>> Begin
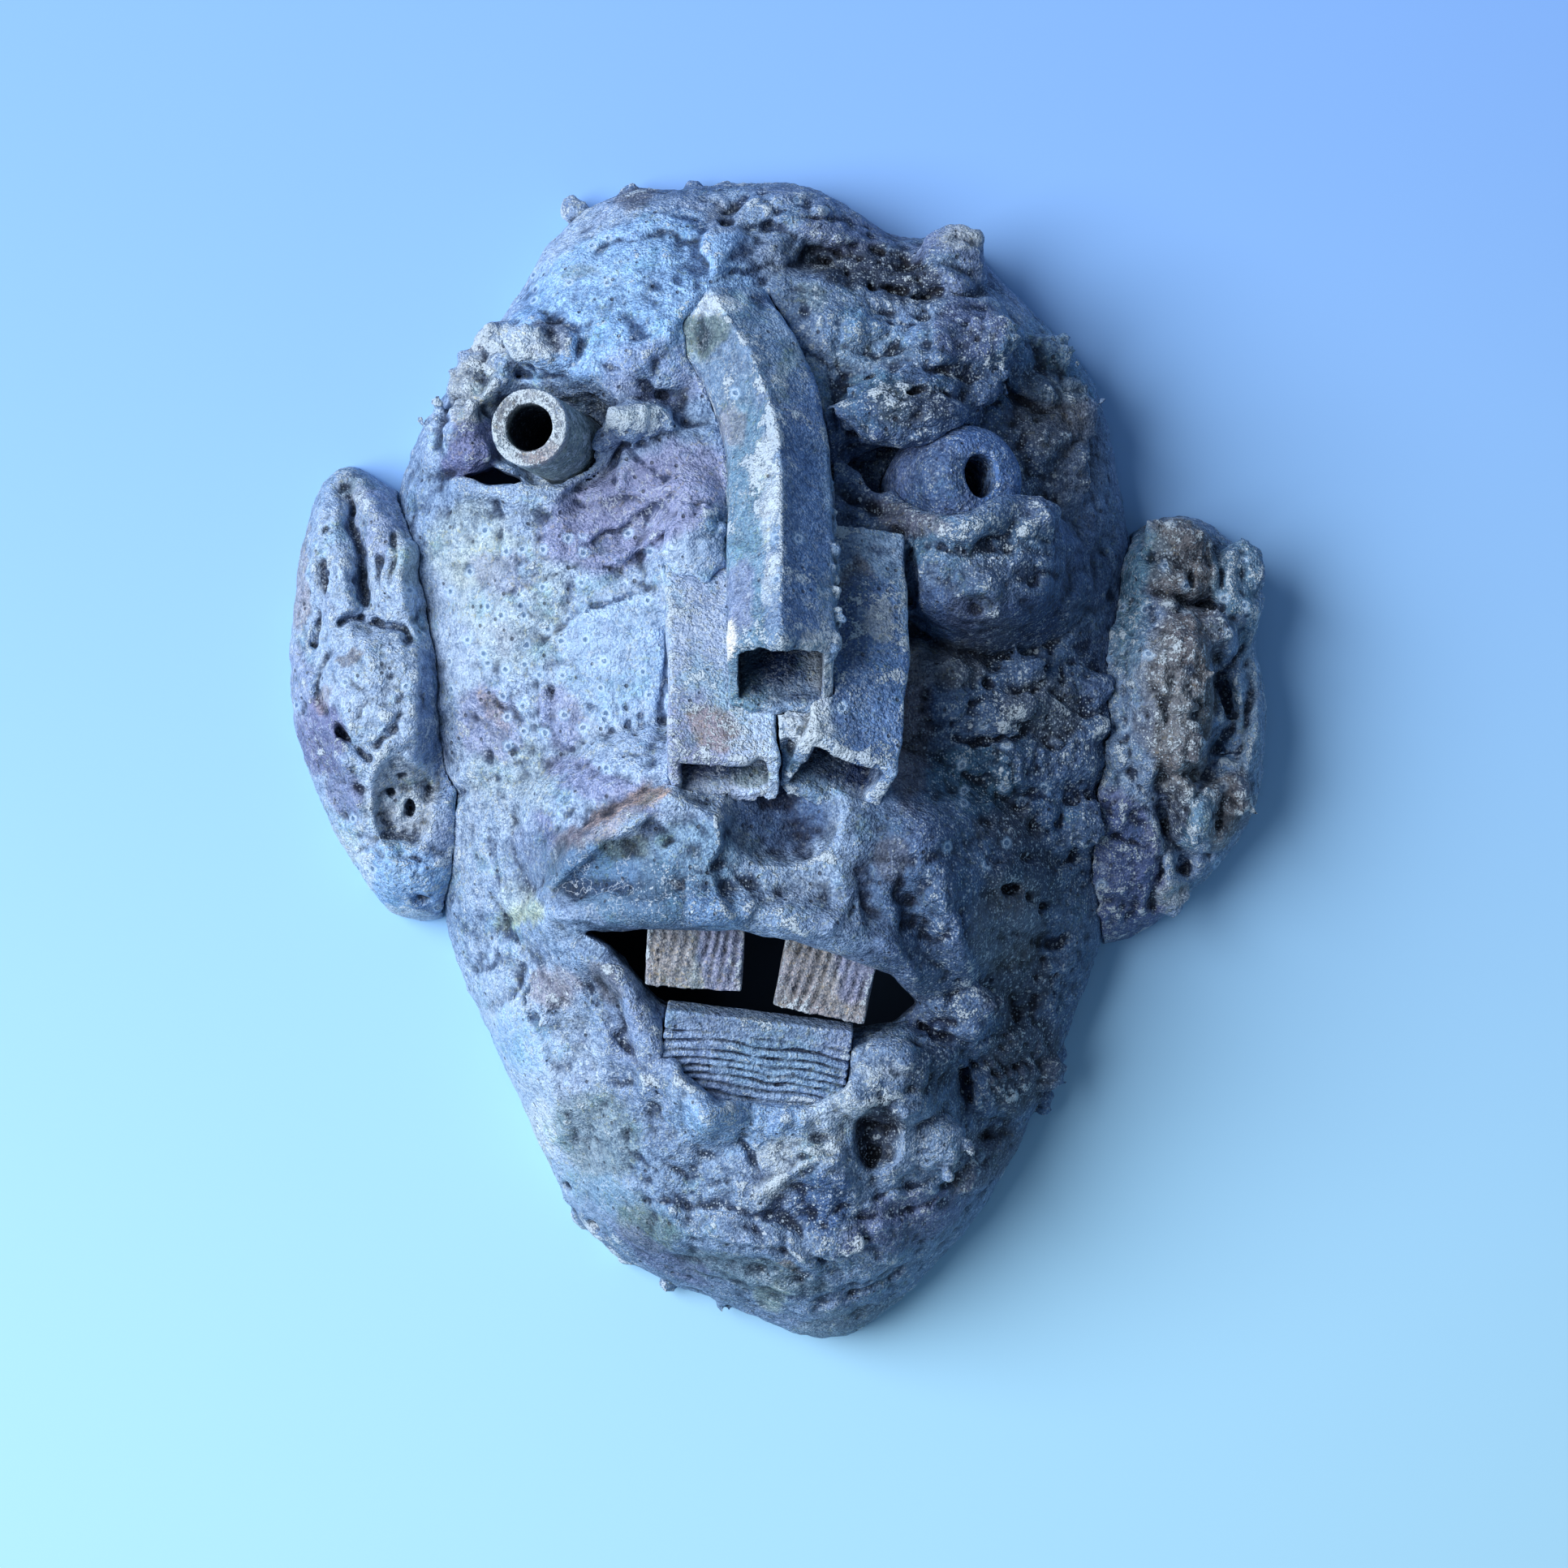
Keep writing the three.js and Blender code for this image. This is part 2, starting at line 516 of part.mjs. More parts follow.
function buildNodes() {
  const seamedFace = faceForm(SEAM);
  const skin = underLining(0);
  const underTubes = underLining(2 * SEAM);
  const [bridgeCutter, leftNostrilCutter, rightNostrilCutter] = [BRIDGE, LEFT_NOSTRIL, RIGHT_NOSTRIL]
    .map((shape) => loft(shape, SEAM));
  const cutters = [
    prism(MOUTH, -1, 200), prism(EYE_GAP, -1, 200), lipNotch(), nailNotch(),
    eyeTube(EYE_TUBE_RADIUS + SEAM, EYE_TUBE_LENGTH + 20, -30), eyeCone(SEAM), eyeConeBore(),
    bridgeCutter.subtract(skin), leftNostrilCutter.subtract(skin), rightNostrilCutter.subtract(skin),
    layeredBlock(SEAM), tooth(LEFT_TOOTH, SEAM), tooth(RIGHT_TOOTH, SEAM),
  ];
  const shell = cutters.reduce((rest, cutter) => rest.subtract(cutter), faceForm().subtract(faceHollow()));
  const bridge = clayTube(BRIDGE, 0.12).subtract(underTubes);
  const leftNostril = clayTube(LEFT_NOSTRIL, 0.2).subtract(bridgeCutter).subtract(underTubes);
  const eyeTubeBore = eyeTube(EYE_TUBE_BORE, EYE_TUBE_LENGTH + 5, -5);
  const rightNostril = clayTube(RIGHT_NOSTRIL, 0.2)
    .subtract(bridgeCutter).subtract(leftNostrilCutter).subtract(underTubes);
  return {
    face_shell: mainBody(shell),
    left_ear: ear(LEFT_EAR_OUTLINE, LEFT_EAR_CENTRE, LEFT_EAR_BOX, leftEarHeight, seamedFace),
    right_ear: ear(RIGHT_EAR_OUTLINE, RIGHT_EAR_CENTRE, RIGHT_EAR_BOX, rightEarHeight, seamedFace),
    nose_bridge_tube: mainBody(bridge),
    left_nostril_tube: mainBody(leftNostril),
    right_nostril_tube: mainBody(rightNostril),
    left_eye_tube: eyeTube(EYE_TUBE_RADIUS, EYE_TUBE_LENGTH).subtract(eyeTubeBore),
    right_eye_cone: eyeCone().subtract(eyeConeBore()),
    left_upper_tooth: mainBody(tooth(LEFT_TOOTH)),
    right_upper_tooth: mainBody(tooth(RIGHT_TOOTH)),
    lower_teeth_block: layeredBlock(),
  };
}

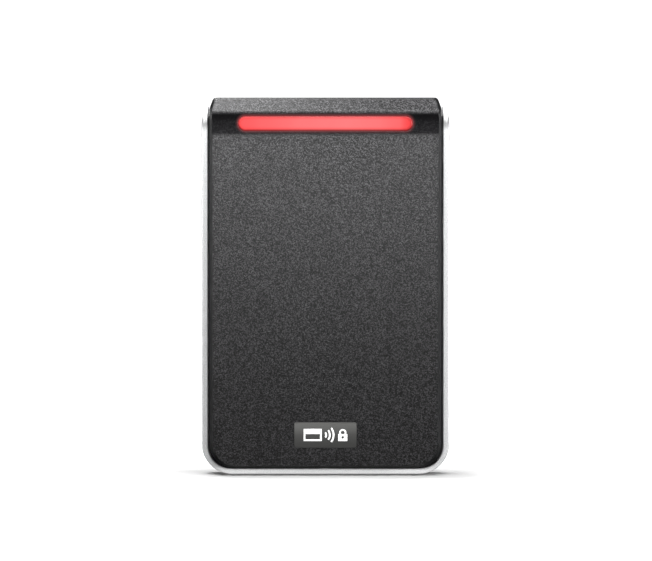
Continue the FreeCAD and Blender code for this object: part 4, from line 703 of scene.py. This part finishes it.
>> End
THE REQUEST. Locate all lines holding the word "this", then copy them out.

EXERCISE OUTPUT.
Keep writing the three.js and Blender code for this image. This is part 2, starting at line 516 of part.mjs. More parts follow.
Continue the FreeCAD and Blender code for this object: part 4, from line 703 of scene.py. This part finishes it.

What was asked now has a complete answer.